The songs: “Respect” (1967, Number One), “I Knew You Were Waiting (For Me)” (1987, Number One)
Years between hits: 20
Milestone reached again: Number One
The recently departed Queen of Soul had to wait a while to get back on top. “Respect” is, of course, an unstoppable masterpiece: Rolling Stone named it the fifth-best rock song in history. Though Otis Redding wrote the song, it will forever be known as Aretha’s.
By the time she teamed up with George Michael for a duet on “I Knew You Were Waiting (For Me),” Franklin was already a legend. The uplifting song cemented that fact for a new generation, and sold a boatload. “He had a very unique sound, very different from anything that was out there,” Franklin told Entertainment Weekly about Michael, just after his death on Christmas of 2016. “When Clive [Davis] suggested we get together for ‘I Knew You Were Waiting,’ I was all ready. It reminded me of Jerry Wexler. We’d go in the studio and cut songs. If we were happy with what we recorded, Jerry would say, ‘Let’s wait until tomorrow. If we feel the same way [then] that we do now, maybe we have a hit.’ ‘I Knew You Were Waiting’ had that. Musically, it does not grow old.” Wexler produced “Respect,” which also does not grow old.
The songs: “Don’t Go Breaking My Heart” (1976, Number One), “Don’t Let the Sun Go Down on Me” (1992, Number One)
Years between hits: 16
Elton John has scored 58 Billboard Top 40 singles, second only to Elvis. So, yeah, that’s a lot of hits. Still, the 1980s were a bit of a dry spell by his standards. In 1976, he put a cherry on top of a hugely successful decade with the release of a duet with Kiki Dee, “Don’t Go Breaking My Heart.” Sir Elton had originally wanted Dusty Springfield for the female part, but Dee’s upper register proved a fine substitute. “That’s a complete one-off single,” John told Rolling Stone in the same ’76 interview where he came out as bisexual. “I was messing around in the studio one day on the electric piano and came up with the title line. I made a hasty phone call to Barbados and said, ‘Write a duet,’ and [John collaborator Bernie] Taupin nearly died ’cause he’d never done one. It’s very hard anyway.” John has gone on to perform the duet with Miss Piggy, Minnie Mouse and the Spice Girls, among others.

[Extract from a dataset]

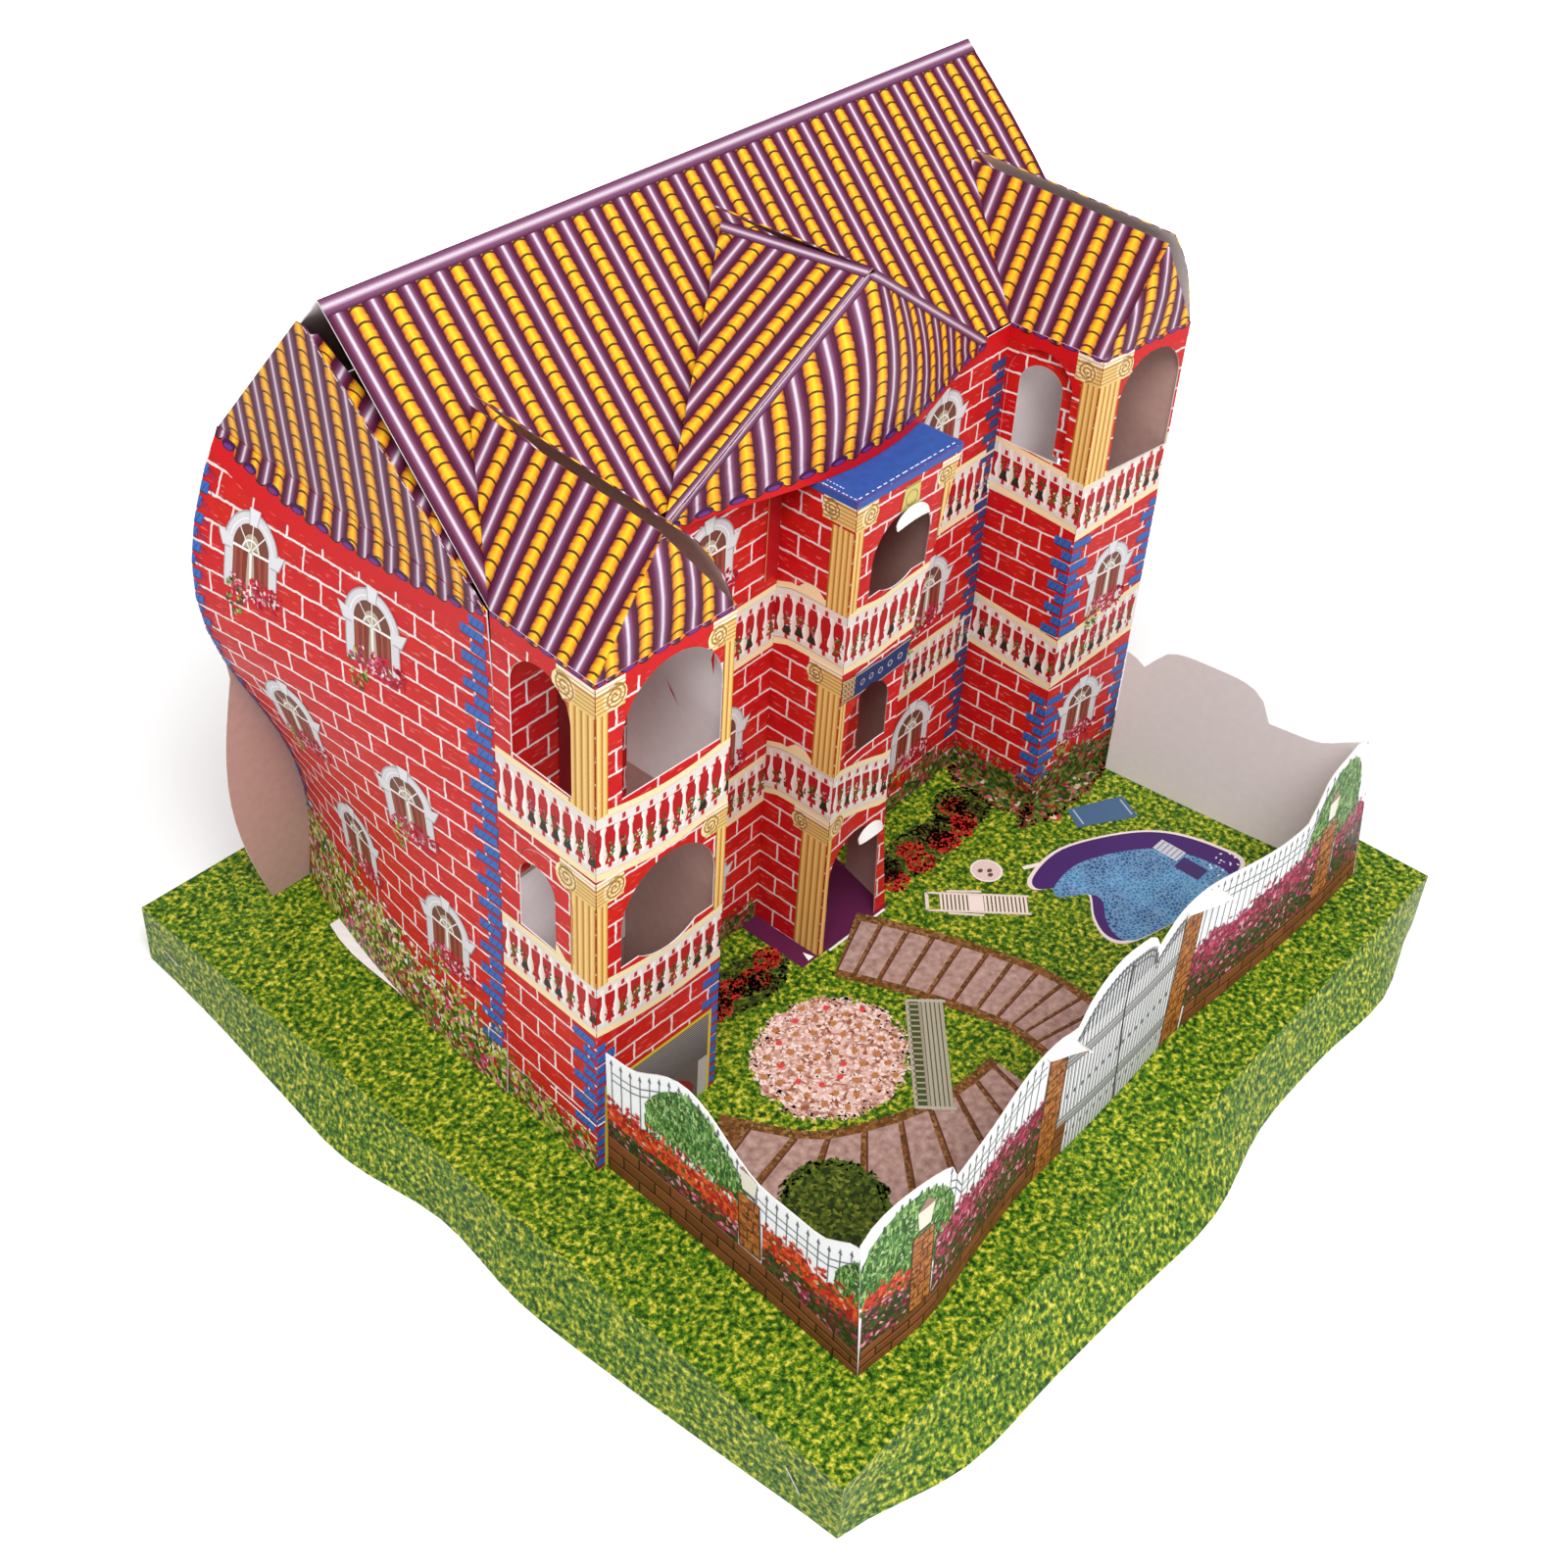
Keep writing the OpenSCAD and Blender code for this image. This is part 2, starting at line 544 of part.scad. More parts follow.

“Don’t Let the Sun Go Down on Me” originally came out in 1974, but the sentimental ballad saw new life when it was released in 1992 as a duet with none other than George Michael. John and Michael were close friends for years, then had a very public feud after the single’s release, but allegedly reconciled before Michael’s death in 2016. Afterward, John honored Michael by performing “Don’t Let the Sun Go Down on Me” at a show in Las Vegas.
The songs: “Give Me Love (Give Me Peace on Earth)” (1973, Number One), “Got My Mind Set on You” (1988, Number One)
Years between hits: 15
All told, the Quiet Beatle had three solo Number Ones. The first was “My Sweet Lord,” in 1970, followed by these two. “Give Me Love (Give Me Peace on Earth)” is a gorgeous, spare anthem with kick-ass slide guitar and spiritual ponderings from George. It also notably dethroned Paul McCartney’s Wings tune “My Love” from atop its perch on the Hot 100, marking the only time two former Beatles held the top two spots in the U.S.
“Got My Mind Set On You” is a total about-face, not immediately recognizable as a George song. That might be because it’s not. It was written by Rudy Clark for James Ray. But, oh, that beat: Harrison’s clap-along version topped the charts in the week leading up to the Beatles’ induction into the Rock and Roll Hall of Fame. (Weird Al later poked fun at the simplistic lyrics with “(This Song’s Just) Six Words Long.”) In an interview with Rolling Stone, upon the release of Cloud Nine, the album from which the single came, Harrison seems to explain why he had transitioned away from his earlier, loftier work. “What’s happened over the years is all these people — Eric Clapton, Bob Dylan, Ringo, whoever I come across of these old guys — we’re not old,” Harrison said. “But you know what I mean — they’re getting better. The older we all get — maybe it’s this mellowing process or whatever — everybody seems to have gotten so much more at ease.”
The songs: “All of Me” (1932, Number One), “Hello, Dolly! (1964, Number One)
Years between hits: 32
Billboard’s Hot 100 chart has been around since 1958. That makes tracking sales figures that predate its foundation something of a fraught enterprise. Yet, according to Joel Whitburn’s Pop Memories 1890–1954: The History of American Popular Music, Louis Armstrong had a Number One single on February 20th, 1932, with the jazz standard “All of Me” — a year after its composition.
And guess what? Satchmo was back 32 years later — an astounding accomplishment by any measurement — with “Hello, Dolly!” What’s more, Armstrong became the oldest artist to ever top the Hot 100 when he was 62-years-and-279-days-awesome. Still not satisfied? His recording of the title track from the musical of the same name ended the Beatles’ streak of three Number Ones in a row over 14 consecutive weeks. The Beatles and Louis on the charts at the same time: What a wonderful world.